▶ _THE TASK_:
Quote the listing below word for word, stopping after the line that contains "const FIT_CLEARANCE = 0.3;".

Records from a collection
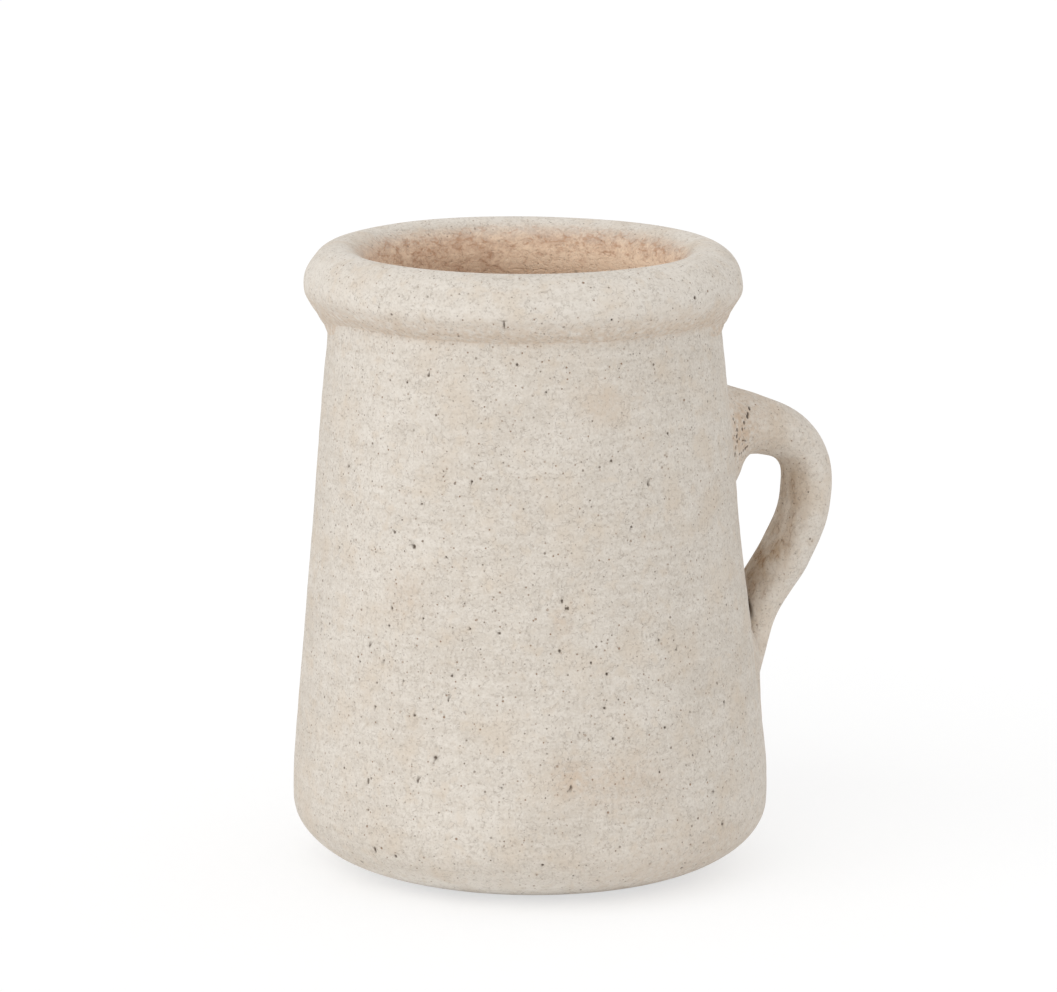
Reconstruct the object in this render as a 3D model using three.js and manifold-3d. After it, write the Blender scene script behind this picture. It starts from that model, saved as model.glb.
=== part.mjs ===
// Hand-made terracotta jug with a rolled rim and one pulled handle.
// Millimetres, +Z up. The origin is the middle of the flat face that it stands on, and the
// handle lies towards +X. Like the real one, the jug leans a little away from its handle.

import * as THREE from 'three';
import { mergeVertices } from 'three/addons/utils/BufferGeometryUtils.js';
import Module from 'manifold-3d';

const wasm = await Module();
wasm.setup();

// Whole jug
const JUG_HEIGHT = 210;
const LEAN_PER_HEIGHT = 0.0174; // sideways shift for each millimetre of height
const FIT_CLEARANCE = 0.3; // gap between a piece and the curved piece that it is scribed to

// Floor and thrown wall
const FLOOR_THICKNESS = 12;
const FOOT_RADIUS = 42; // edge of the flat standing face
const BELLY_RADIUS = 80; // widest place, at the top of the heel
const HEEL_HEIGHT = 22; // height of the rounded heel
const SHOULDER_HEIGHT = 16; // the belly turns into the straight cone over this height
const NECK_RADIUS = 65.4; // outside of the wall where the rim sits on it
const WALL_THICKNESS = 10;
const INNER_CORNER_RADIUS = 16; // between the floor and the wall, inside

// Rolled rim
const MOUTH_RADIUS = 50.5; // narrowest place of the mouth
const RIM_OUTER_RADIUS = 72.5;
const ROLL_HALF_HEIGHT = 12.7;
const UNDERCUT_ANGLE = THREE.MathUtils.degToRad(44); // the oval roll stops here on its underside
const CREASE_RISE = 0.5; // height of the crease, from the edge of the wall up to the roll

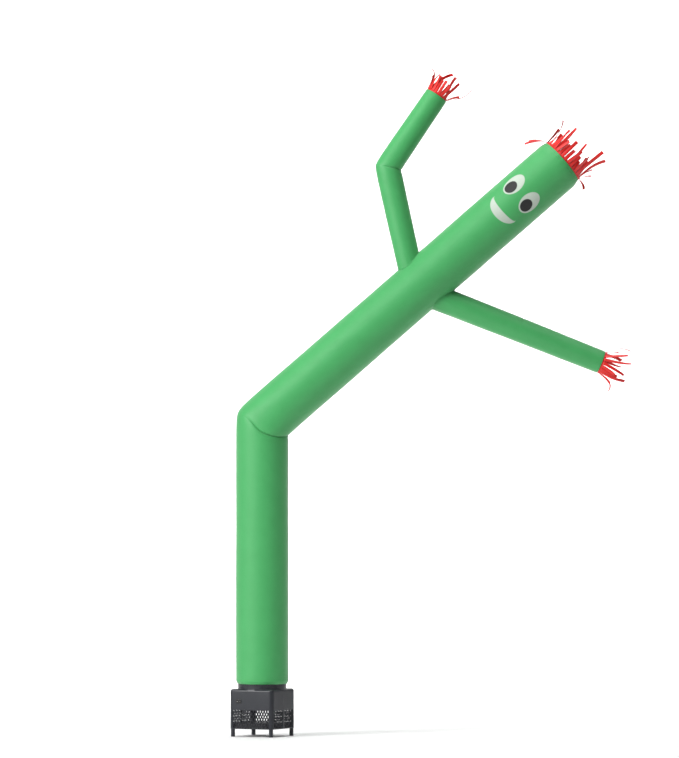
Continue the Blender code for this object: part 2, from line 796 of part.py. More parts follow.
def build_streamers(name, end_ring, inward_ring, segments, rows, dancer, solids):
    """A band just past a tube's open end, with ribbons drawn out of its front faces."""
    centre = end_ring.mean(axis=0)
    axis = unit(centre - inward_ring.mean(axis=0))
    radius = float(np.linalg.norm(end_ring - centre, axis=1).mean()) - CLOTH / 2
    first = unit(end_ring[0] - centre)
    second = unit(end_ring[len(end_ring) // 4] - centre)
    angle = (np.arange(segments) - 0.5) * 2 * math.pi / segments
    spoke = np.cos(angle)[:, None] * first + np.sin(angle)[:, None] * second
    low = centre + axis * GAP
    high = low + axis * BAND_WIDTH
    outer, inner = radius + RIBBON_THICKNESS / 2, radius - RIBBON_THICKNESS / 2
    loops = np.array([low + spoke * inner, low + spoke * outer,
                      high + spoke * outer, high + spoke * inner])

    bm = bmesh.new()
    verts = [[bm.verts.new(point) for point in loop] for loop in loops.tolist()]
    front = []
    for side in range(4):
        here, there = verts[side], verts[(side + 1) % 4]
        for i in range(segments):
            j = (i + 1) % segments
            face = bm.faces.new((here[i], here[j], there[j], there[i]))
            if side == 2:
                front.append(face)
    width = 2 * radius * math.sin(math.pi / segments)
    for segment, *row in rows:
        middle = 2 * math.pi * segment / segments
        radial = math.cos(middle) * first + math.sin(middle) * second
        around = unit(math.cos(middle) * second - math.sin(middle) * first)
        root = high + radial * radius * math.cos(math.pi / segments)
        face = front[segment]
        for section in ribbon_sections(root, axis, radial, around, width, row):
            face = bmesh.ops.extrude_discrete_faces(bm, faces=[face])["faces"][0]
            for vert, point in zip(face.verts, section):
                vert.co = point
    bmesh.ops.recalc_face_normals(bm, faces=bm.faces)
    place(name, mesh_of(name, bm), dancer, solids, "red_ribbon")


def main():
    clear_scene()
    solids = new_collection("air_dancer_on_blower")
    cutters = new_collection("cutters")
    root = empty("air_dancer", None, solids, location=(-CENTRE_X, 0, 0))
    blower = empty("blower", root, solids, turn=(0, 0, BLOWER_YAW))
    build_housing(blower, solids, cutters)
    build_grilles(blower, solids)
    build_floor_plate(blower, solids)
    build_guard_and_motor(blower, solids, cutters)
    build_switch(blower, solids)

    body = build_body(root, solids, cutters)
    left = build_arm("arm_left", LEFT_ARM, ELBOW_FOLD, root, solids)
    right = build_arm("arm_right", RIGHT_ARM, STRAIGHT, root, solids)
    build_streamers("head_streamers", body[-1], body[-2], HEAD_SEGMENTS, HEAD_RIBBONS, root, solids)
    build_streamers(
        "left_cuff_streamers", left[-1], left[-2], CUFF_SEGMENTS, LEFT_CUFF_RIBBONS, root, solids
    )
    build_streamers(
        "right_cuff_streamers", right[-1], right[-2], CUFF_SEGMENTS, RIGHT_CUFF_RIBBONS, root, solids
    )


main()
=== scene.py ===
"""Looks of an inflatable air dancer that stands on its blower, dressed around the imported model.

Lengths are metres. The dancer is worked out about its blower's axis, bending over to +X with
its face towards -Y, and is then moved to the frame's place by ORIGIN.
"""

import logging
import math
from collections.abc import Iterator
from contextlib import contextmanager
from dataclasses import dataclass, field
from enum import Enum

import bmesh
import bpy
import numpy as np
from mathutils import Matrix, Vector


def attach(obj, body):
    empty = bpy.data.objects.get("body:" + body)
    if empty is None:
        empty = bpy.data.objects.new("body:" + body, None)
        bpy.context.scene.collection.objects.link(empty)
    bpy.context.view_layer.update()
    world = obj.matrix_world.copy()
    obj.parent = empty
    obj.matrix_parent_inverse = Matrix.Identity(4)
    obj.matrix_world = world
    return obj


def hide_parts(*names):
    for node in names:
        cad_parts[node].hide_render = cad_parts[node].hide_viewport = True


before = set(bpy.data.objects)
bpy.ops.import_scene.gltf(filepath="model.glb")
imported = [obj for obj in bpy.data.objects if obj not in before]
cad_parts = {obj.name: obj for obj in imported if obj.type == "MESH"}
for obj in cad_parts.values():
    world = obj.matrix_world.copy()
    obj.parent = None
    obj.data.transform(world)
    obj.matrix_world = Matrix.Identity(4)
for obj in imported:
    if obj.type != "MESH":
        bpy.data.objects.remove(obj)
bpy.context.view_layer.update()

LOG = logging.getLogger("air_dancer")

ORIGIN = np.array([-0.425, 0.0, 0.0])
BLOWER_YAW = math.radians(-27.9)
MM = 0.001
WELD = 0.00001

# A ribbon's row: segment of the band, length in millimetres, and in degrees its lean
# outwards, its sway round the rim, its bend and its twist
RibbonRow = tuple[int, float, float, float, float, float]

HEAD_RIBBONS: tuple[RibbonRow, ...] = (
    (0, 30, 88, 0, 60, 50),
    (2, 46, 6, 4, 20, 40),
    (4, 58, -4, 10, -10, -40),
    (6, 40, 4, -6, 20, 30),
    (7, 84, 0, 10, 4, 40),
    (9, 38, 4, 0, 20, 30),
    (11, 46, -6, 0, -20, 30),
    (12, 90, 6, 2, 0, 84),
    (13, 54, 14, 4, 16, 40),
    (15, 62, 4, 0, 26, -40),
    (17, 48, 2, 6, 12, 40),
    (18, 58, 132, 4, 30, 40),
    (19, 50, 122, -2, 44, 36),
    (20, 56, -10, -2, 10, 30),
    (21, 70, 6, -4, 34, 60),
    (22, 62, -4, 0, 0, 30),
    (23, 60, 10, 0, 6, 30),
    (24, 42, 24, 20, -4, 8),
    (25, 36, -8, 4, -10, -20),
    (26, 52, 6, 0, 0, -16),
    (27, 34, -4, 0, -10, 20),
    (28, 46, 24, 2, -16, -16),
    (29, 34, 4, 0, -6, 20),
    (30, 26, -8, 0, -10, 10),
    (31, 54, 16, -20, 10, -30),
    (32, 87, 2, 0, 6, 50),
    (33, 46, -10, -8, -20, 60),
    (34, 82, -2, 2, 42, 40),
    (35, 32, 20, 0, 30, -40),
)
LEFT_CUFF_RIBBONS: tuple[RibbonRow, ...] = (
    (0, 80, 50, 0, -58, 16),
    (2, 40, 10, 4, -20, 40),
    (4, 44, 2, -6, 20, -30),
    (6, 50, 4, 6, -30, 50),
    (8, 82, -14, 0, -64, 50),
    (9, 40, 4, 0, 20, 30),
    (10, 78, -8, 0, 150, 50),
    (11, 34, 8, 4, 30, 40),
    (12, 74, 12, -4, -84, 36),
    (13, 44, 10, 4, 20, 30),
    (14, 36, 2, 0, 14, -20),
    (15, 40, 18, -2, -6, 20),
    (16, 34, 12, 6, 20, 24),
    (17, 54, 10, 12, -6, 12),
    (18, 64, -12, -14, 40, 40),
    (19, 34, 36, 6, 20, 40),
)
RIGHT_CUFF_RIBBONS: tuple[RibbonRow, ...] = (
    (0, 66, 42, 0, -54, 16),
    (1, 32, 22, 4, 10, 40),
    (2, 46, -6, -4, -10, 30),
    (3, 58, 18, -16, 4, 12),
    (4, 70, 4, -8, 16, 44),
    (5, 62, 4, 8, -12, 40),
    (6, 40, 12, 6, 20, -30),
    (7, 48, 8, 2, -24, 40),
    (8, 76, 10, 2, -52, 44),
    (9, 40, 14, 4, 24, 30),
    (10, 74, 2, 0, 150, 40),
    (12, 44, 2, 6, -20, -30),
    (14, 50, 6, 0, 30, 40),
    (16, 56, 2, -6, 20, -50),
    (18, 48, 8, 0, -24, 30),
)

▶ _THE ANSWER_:
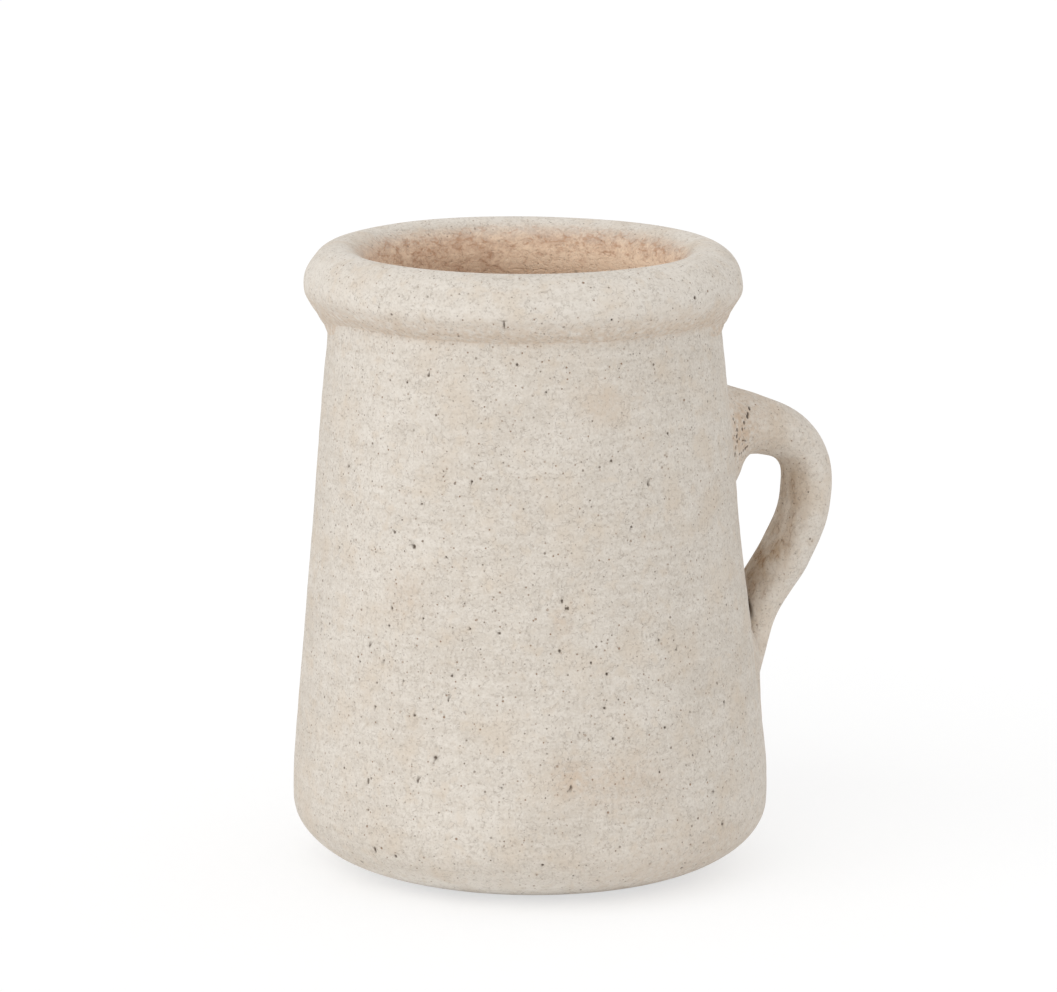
Reconstruct the object in this render as a 3D model using three.js and manifold-3d. After it, write the Blender scene script behind this picture. It starts from that model, saved as model.glb.
=== part.mjs ===
// Hand-made terracotta jug with a rolled rim and one pulled handle.
// Millimetres, +Z up. The origin is the middle of the flat face that it stands on, and the
// handle lies towards +X. Like the real one, the jug leans a little away from its handle.

import * as THREE from 'three';
import { mergeVertices } from 'three/addons/utils/BufferGeometryUtils.js';
import Module from 'manifold-3d';

const wasm = await Module();
wasm.setup();

// Whole jug
const JUG_HEIGHT = 210;
const LEAN_PER_HEIGHT = 0.0174; // sideways shift for each millimetre of height
const FIT_CLEARANCE = 0.3; // gap between a piece and the curved piece that it is scribed to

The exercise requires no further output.